EXERCISE REQUIREMENTS — Would you pull out every line of the material that contains the string "handed"?

++++ SUPPLIED DATA

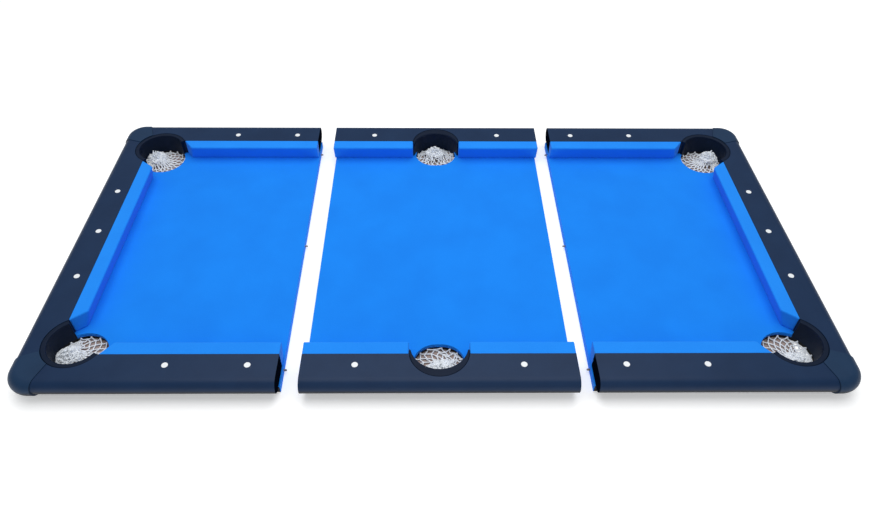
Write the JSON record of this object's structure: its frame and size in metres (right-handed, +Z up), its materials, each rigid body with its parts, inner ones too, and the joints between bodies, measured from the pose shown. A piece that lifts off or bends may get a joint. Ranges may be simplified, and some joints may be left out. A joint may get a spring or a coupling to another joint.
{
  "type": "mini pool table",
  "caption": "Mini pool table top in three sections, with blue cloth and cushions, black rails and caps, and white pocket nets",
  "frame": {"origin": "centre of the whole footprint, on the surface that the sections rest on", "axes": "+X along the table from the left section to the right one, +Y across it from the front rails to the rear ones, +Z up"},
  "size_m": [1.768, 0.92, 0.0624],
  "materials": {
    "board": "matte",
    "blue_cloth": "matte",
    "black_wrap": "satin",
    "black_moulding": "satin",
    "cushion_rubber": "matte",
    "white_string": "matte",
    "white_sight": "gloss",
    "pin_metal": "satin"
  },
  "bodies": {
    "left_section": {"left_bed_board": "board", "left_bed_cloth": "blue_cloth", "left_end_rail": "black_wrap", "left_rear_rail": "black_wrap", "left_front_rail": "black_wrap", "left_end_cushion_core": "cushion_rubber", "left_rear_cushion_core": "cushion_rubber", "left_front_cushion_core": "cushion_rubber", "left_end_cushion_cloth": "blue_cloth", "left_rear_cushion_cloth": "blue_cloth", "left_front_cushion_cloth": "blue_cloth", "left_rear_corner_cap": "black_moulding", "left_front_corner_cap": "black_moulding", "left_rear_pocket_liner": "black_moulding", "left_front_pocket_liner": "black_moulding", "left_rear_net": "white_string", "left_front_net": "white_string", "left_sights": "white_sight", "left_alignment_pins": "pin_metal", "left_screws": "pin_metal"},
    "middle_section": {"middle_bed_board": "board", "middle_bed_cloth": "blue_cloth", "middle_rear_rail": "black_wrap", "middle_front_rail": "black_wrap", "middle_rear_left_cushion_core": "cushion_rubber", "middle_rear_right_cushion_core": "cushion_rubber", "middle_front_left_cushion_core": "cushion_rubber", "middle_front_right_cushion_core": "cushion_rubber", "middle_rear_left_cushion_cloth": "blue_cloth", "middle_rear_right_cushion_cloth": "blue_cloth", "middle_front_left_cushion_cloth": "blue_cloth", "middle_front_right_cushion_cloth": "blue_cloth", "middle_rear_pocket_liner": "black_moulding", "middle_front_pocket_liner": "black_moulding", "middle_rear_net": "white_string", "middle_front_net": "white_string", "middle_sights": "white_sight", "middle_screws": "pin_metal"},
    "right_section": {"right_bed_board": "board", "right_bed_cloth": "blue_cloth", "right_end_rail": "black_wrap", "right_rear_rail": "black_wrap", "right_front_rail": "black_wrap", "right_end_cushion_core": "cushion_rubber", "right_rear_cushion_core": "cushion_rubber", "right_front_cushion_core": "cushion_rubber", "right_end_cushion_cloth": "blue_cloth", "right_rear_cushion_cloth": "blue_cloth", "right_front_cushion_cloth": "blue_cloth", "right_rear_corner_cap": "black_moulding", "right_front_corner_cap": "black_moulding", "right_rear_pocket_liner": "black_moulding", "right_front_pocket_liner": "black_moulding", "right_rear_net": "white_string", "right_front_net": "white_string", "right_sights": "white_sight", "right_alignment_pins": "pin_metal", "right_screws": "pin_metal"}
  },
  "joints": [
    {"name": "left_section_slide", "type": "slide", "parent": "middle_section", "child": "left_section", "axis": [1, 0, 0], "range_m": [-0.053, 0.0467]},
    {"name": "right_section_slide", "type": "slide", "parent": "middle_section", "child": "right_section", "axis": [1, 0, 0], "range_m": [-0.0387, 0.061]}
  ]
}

++++++++
++++ SUPPLIED DATA

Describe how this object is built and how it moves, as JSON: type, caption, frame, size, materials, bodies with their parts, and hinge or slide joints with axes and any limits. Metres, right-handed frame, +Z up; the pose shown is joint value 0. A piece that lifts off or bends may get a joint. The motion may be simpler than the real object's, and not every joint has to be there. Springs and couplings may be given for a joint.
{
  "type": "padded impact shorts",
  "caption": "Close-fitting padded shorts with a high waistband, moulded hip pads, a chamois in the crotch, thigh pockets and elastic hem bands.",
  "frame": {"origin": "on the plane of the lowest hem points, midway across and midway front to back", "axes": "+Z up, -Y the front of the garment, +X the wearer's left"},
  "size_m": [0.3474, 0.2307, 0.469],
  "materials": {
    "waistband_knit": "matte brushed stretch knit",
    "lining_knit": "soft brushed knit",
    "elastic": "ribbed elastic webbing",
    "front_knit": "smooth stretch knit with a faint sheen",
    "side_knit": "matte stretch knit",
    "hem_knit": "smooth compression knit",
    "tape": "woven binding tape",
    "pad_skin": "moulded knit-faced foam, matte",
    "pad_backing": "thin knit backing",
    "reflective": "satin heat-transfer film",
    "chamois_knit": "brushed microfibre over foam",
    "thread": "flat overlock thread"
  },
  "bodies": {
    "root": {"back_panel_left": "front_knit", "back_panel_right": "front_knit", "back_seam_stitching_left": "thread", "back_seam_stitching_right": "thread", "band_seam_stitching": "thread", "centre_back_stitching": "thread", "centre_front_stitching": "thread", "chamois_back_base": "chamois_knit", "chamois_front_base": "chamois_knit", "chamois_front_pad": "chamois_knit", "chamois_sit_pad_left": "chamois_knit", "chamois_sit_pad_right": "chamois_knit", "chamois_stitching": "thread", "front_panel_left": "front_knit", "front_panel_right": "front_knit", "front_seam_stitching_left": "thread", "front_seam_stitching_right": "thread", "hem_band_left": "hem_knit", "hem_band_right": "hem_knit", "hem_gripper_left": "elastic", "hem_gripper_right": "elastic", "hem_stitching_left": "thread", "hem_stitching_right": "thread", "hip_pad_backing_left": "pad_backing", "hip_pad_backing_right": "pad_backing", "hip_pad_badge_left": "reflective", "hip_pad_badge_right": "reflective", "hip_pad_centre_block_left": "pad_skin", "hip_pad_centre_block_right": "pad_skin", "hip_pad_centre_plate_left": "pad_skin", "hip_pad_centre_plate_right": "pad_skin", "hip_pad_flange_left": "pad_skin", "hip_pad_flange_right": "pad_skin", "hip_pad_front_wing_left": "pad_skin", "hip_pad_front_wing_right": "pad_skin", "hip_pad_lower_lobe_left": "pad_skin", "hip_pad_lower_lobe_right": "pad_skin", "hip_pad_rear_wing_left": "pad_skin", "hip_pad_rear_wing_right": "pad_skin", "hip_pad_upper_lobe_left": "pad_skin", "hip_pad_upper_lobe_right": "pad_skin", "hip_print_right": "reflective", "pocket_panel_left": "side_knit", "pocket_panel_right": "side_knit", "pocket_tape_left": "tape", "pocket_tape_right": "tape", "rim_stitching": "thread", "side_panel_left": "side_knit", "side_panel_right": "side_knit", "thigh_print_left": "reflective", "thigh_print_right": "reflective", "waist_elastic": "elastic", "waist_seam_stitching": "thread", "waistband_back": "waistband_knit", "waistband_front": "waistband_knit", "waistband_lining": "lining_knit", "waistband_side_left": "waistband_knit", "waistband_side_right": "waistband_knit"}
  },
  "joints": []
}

++++++++

THE OUTPUT —
Write the JSON record of this object's structure: its frame and size in metres (right-handed, +Z up), its materials, each rigid body with its parts, inner ones too, and the joints between bodies, measured from the pose shown. A piece that lifts off or bends may get a joint. Ranges may be simplified, and some joints may be left out. A joint may get a spring or a coupling to another joint.
Describe how this object is built and how it moves, as JSON: type, caption, frame, size, materials, bodies with their parts, and hinge or slide joints with axes and any limits. Metres, right-handed frame, +Z up; the pose shown is joint value 0. A piece that lifts off or bends may get a joint. The motion may be simpler than the real object's, and not every joint has to be there. Springs and couplings may be given for a joint.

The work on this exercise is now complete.